- _What this task involves_:
Locate the line that contains "What FreeCAD Python" in the entries below, then repeat it and every following line through the line that contains "import Sketcher", exactly, and no others.
╭─ Record excerpts
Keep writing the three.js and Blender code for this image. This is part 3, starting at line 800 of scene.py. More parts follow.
╰─
╭─ Record excerpts
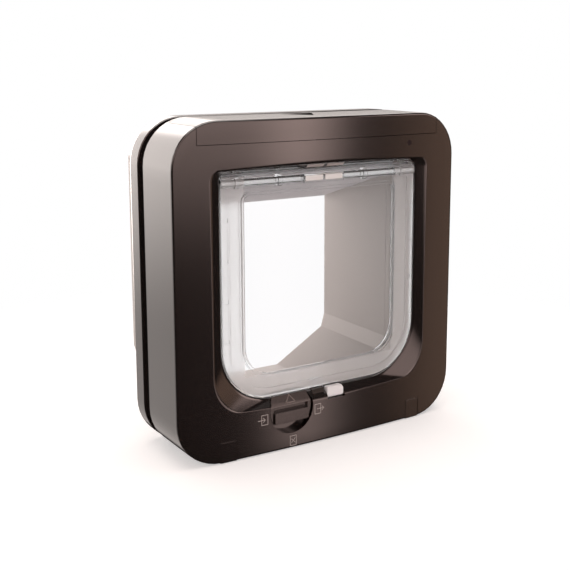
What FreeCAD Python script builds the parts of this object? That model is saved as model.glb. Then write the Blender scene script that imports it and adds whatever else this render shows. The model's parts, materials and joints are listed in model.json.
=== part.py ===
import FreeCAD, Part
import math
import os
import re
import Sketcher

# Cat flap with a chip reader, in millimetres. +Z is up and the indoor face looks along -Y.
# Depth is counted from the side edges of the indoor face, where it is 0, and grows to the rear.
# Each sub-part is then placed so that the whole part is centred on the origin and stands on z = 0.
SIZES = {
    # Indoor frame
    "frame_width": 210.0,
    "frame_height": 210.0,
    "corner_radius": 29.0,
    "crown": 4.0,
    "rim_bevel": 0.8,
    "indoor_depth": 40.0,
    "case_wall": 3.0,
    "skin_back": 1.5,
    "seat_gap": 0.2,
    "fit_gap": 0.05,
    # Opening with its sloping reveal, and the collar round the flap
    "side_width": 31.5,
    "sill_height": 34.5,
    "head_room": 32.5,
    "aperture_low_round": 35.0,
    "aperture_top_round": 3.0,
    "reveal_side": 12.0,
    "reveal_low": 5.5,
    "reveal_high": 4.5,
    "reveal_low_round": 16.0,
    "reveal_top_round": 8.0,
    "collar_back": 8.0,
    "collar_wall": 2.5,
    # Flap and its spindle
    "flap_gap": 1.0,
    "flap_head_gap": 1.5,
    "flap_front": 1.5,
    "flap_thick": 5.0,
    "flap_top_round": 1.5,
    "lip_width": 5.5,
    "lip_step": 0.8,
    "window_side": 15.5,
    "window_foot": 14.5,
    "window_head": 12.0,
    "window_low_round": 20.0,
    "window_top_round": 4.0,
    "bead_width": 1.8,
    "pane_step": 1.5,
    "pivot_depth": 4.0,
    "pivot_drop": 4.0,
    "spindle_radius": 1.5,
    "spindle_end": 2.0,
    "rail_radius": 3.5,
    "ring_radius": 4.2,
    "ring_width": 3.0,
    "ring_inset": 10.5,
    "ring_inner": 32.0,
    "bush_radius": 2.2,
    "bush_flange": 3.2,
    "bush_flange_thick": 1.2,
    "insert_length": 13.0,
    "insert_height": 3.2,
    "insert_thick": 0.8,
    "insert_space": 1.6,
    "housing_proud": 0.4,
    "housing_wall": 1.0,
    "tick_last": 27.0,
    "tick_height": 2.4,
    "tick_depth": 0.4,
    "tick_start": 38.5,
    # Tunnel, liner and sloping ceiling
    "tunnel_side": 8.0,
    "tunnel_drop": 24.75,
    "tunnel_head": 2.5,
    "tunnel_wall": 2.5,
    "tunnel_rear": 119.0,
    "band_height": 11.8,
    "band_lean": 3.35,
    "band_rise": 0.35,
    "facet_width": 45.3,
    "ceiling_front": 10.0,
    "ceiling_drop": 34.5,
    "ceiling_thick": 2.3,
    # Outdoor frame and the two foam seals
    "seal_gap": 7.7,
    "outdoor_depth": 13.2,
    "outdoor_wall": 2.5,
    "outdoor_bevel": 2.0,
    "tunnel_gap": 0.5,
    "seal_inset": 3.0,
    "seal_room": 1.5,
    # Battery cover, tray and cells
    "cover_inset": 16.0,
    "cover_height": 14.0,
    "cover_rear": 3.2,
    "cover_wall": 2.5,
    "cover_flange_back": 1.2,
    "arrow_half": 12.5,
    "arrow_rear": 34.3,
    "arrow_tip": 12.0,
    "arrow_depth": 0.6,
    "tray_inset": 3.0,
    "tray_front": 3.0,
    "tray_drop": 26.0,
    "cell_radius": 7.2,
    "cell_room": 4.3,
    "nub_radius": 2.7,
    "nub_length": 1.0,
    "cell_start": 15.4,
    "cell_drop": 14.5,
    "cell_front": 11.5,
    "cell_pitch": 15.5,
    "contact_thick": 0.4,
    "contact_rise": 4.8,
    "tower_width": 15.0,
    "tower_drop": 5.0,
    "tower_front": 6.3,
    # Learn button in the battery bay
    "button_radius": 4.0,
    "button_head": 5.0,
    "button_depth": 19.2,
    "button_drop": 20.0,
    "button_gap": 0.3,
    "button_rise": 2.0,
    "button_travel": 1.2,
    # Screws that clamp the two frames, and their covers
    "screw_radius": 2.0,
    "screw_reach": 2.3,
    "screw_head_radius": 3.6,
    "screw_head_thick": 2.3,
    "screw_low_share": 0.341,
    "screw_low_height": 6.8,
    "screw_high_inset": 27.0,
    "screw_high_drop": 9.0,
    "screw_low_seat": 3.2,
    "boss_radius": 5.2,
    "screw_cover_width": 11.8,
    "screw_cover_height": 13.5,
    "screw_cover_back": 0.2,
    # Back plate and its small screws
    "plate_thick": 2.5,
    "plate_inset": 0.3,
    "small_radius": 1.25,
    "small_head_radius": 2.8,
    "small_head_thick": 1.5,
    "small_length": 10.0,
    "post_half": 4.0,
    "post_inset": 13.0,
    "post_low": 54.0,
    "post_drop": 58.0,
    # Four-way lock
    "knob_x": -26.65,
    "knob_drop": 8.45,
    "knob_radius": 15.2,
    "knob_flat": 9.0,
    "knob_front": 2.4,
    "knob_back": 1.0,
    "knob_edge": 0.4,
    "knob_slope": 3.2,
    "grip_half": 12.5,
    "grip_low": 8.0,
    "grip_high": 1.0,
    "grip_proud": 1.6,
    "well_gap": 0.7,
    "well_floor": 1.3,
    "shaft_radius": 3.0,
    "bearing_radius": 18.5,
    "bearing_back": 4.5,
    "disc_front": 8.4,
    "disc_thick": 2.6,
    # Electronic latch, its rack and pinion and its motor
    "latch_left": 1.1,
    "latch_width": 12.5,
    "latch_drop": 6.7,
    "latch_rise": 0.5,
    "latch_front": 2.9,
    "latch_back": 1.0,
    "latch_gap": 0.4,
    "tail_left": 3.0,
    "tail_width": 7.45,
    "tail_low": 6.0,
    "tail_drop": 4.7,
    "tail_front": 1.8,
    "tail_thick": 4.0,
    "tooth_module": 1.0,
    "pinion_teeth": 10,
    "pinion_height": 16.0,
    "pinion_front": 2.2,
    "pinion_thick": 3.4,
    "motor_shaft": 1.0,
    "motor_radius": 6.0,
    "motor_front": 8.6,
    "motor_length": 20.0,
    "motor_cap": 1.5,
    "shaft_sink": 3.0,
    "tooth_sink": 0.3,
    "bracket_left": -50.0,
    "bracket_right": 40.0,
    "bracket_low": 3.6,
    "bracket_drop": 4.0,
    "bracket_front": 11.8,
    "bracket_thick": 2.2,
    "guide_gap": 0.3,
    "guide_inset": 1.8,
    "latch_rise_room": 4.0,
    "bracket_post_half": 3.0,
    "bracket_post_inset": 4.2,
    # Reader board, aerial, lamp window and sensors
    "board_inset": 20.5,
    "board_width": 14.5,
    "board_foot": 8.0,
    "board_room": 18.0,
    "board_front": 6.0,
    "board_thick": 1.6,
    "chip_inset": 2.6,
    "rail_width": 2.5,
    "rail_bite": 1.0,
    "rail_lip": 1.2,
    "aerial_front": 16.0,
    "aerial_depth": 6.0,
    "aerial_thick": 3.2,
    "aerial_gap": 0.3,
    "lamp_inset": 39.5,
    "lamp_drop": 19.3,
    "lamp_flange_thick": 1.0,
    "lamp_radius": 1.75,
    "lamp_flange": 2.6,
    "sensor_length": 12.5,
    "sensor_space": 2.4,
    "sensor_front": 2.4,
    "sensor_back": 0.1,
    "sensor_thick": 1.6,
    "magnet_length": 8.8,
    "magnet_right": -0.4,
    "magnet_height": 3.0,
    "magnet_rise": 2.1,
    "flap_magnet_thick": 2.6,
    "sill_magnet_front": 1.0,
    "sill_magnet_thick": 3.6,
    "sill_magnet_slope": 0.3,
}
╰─
- _Task solution_:
What FreeCAD Python script builds the parts of this object? That model is saved as model.glb. Then write the Blender scene script that imports it and adds whatever else this render shows. The model's parts, materials and joints are listed in model.json.
=== part.py ===
import FreeCAD, Part
import math
import os
import re
import Sketcher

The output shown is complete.